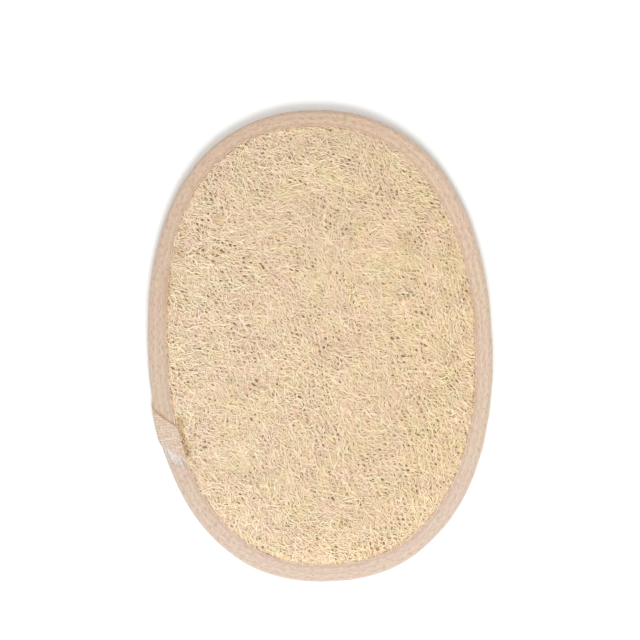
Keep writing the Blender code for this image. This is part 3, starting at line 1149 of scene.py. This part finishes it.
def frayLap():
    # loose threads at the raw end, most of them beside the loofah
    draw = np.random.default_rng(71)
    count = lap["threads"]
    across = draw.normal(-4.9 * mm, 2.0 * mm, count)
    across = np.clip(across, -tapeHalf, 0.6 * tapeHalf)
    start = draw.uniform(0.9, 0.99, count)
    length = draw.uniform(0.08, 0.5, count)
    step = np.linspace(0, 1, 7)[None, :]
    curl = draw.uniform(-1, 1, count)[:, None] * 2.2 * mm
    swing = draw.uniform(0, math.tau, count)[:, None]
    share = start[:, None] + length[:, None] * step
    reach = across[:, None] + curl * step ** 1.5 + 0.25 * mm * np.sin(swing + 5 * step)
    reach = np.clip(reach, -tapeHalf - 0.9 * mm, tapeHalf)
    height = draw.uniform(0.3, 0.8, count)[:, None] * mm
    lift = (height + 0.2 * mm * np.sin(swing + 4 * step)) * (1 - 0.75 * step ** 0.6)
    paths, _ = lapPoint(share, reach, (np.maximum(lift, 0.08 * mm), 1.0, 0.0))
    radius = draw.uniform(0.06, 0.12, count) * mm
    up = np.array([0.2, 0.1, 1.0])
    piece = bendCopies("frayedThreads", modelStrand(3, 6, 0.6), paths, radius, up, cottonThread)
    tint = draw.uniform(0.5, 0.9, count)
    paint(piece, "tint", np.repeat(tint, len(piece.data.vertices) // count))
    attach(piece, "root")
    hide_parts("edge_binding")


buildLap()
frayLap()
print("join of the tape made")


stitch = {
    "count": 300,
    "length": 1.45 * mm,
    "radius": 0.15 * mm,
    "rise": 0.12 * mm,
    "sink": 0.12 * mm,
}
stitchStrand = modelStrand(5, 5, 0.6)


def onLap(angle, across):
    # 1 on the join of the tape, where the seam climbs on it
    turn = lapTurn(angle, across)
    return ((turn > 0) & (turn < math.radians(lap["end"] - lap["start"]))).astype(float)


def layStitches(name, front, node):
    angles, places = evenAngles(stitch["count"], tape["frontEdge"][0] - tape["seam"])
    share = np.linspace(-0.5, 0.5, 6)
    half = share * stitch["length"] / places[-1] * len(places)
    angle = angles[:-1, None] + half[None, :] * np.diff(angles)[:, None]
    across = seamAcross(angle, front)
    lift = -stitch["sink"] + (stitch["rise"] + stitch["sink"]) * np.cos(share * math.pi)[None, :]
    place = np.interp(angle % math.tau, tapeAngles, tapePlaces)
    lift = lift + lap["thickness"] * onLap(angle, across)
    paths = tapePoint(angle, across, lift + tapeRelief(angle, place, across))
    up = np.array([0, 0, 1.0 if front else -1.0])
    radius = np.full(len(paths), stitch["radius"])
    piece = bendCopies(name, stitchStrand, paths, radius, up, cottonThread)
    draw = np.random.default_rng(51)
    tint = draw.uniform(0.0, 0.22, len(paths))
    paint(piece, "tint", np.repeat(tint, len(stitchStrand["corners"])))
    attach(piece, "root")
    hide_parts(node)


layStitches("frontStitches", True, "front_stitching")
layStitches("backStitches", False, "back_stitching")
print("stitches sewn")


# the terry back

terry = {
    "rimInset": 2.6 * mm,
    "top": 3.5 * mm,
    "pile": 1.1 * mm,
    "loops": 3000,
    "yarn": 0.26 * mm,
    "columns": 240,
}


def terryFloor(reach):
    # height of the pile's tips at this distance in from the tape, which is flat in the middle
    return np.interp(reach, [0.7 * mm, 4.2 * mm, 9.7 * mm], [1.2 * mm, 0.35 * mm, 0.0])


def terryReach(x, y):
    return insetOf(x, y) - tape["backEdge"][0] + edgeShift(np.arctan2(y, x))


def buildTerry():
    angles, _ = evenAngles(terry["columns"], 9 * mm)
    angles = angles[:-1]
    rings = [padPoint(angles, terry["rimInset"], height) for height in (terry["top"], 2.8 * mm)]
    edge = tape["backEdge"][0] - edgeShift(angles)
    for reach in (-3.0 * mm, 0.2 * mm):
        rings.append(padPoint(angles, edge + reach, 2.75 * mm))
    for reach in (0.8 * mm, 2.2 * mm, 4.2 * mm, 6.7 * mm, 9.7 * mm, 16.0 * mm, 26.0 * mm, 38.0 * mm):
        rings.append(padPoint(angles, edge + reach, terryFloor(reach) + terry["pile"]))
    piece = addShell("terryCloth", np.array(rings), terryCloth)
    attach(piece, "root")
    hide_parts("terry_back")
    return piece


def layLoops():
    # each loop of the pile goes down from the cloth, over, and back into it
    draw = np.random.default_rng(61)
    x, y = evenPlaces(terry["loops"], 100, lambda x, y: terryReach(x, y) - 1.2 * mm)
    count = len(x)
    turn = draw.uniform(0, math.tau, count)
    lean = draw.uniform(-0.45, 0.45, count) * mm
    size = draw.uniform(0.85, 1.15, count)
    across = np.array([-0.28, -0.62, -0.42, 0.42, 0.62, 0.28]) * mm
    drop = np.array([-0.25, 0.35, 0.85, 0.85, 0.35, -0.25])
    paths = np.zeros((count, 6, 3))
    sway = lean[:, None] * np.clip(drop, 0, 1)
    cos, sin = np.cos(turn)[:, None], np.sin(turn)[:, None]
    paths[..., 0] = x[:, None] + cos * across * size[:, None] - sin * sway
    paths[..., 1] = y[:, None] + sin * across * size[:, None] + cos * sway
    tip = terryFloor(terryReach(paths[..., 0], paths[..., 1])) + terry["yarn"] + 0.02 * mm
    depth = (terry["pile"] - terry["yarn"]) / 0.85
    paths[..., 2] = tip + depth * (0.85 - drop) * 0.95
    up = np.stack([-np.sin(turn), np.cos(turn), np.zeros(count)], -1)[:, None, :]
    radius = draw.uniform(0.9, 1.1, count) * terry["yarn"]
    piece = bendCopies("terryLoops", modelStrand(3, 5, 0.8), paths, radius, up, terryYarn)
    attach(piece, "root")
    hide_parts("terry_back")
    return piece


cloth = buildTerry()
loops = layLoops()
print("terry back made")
::::::::::
- Set problem: Repeat the data exactly. Leave nothing out.

- Result for this task:
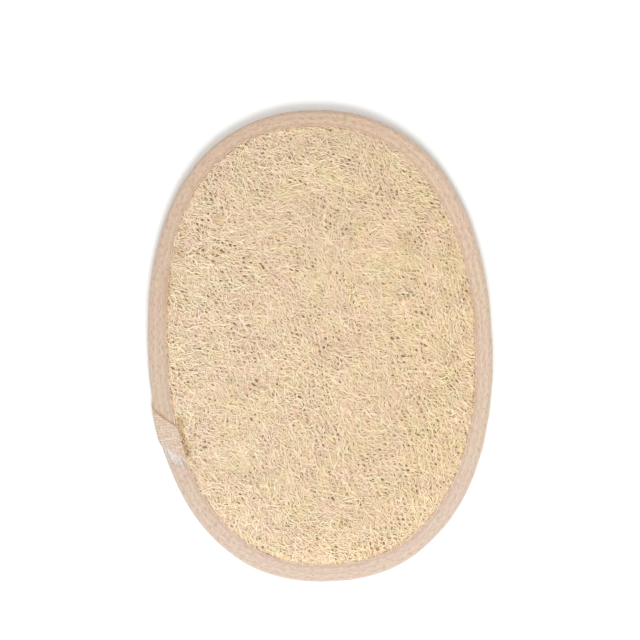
Keep writing the Blender code for this image. This is part 3, starting at line 1149 of scene.py. This part finishes it.
def frayLap():
    # loose threads at the raw end, most of them beside the loofah
    draw = np.random.default_rng(71)
    count = lap["threads"]
    across = draw.normal(-4.9 * mm, 2.0 * mm, count)
    across = np.clip(across, -tapeHalf, 0.6 * tapeHalf)
    start = draw.uniform(0.9, 0.99, count)
    length = draw.uniform(0.08, 0.5, count)
    step = np.linspace(0, 1, 7)[None, :]
    curl = draw.uniform(-1, 1, count)[:, None] * 2.2 * mm
    swing = draw.uniform(0, math.tau, count)[:, None]
    share = start[:, None] + length[:, None] * step
    reach = across[:, None] + curl * step ** 1.5 + 0.25 * mm * np.sin(swing + 5 * step)
    reach = np.clip(reach, -tapeHalf - 0.9 * mm, tapeHalf)
    height = draw.uniform(0.3, 0.8, count)[:, None] * mm
    lift = (height + 0.2 * mm * np.sin(swing + 4 * step)) * (1 - 0.75 * step ** 0.6)
    paths, _ = lapPoint(share, reach, (np.maximum(lift, 0.08 * mm), 1.0, 0.0))
    radius = draw.uniform(0.06, 0.12, count) * mm
    up = np.array([0.2, 0.1, 1.0])
    piece = bendCopies("frayedThreads", modelStrand(3, 6, 0.6), paths, radius, up, cottonThread)
    tint = draw.uniform(0.5, 0.9, count)
    paint(piece, "tint", np.repeat(tint, len(piece.data.vertices) // count))
    attach(piece, "root")
    hide_parts("edge_binding")


buildLap()
frayLap()
print("join of the tape made")


stitch = {
    "count": 300,
    "length": 1.45 * mm,
    "radius": 0.15 * mm,
    "rise": 0.12 * mm,
    "sink": 0.12 * mm,
}
stitchStrand = modelStrand(5, 5, 0.6)


def onLap(angle, across):
    # 1 on the join of the tape, where the seam climbs on it
    turn = lapTurn(angle, across)
    return ((turn > 0) & (turn < math.radians(lap["end"] - lap["start"]))).astype(float)


def layStitches(name, front, node):
    angles, places = evenAngles(stitch["count"], tape["frontEdge"][0] - tape["seam"])
    share = np.linspace(-0.5, 0.5, 6)
    half = share * stitch["length"] / places[-1] * len(places)
    angle = angles[:-1, None] + half[None, :] * np.diff(angles)[:, None]
    across = seamAcross(angle, front)
    lift = -stitch["sink"] + (stitch["rise"] + stitch["sink"]) * np.cos(share * math.pi)[None, :]
    place = np.interp(angle % math.tau, tapeAngles, tapePlaces)
    lift = lift + lap["thickness"] * onLap(angle, across)
    paths = tapePoint(angle, across, lift + tapeRelief(angle, place, across))
    up = np.array([0, 0, 1.0 if front else -1.0])
    radius = np.full(len(paths), stitch["radius"])
    piece = bendCopies(name, stitchStrand, paths, radius, up, cottonThread)
    draw = np.random.default_rng(51)
    tint = draw.uniform(0.0, 0.22, len(paths))
    paint(piece, "tint", np.repeat(tint, len(stitchStrand["corners"])))
    attach(piece, "root")
    hide_parts(node)


layStitches("frontStitches", True, "front_stitching")
layStitches("backStitches", False, "back_stitching")
print("stitches sewn")


# the terry back

terry = {
    "rimInset": 2.6 * mm,
    "top": 3.5 * mm,
    "pile": 1.1 * mm,
    "loops": 3000,
    "yarn": 0.26 * mm,
    "columns": 240,
}


def terryFloor(reach):
    # height of the pile's tips at this distance in from the tape, which is flat in the middle
    return np.interp(reach, [0.7 * mm, 4.2 * mm, 9.7 * mm], [1.2 * mm, 0.35 * mm, 0.0])


def terryReach(x, y):
    return insetOf(x, y) - tape["backEdge"][0] + edgeShift(np.arctan2(y, x))


def buildTerry():
    angles, _ = evenAngles(terry["columns"], 9 * mm)
    angles = angles[:-1]
    rings = [padPoint(angles, terry["rimInset"], height) for height in (terry["top"], 2.8 * mm)]
    edge = tape["backEdge"][0] - edgeShift(angles)
    for reach in (-3.0 * mm, 0.2 * mm):
        rings.append(padPoint(angles, edge + reach, 2.75 * mm))
    for reach in (0.8 * mm, 2.2 * mm, 4.2 * mm, 6.7 * mm, 9.7 * mm, 16.0 * mm, 26.0 * mm, 38.0 * mm):
        rings.append(padPoint(angles, edge + reach, terryFloor(reach) + terry["pile"]))
    piece = addShell("terryCloth", np.array(rings), terryCloth)
    attach(piece, "root")
    hide_parts("terry_back")
    return piece


def layLoops():
    # each loop of the pile goes down from the cloth, over, and back into it
    draw = np.random.default_rng(61)
    x, y = evenPlaces(terry["loops"], 100, lambda x, y: terryReach(x, y) - 1.2 * mm)
    count = len(x)
    turn = draw.uniform(0, math.tau, count)
    lean = draw.uniform(-0.45, 0.45, count) * mm
    size = draw.uniform(0.85, 1.15, count)
    across = np.array([-0.28, -0.62, -0.42, 0.42, 0.62, 0.28]) * mm
    drop = np.array([-0.25, 0.35, 0.85, 0.85, 0.35, -0.25])
    paths = np.zeros((count, 6, 3))
    sway = lean[:, None] * np.clip(drop, 0, 1)
    cos, sin = np.cos(turn)[:, None], np.sin(turn)[:, None]
    paths[..., 0] = x[:, None] + cos * across * size[:, None] - sin * sway
    paths[..., 1] = y[:, None] + sin * across * size[:, None] + cos * sway
    tip = terryFloor(terryReach(paths[..., 0], paths[..., 1])) + terry["yarn"] + 0.02 * mm
    depth = (terry["pile"] - terry["yarn"]) / 0.85
    paths[..., 2] = tip + depth * (0.85 - drop) * 0.95
    up = np.stack([-np.sin(turn), np.cos(turn), np.zeros(count)], -1)[:, None, :]
    radius = draw.uniform(0.9, 1.1, count) * terry["yarn"]
    piece = bendCopies("terryLoops", modelStrand(3, 5, 0.8), paths, radius, up, terryYarn)
    attach(piece, "root")
    hide_parts("terry_back")
    return piece


cloth = buildTerry()
loops = layLoops()
print("terry back made")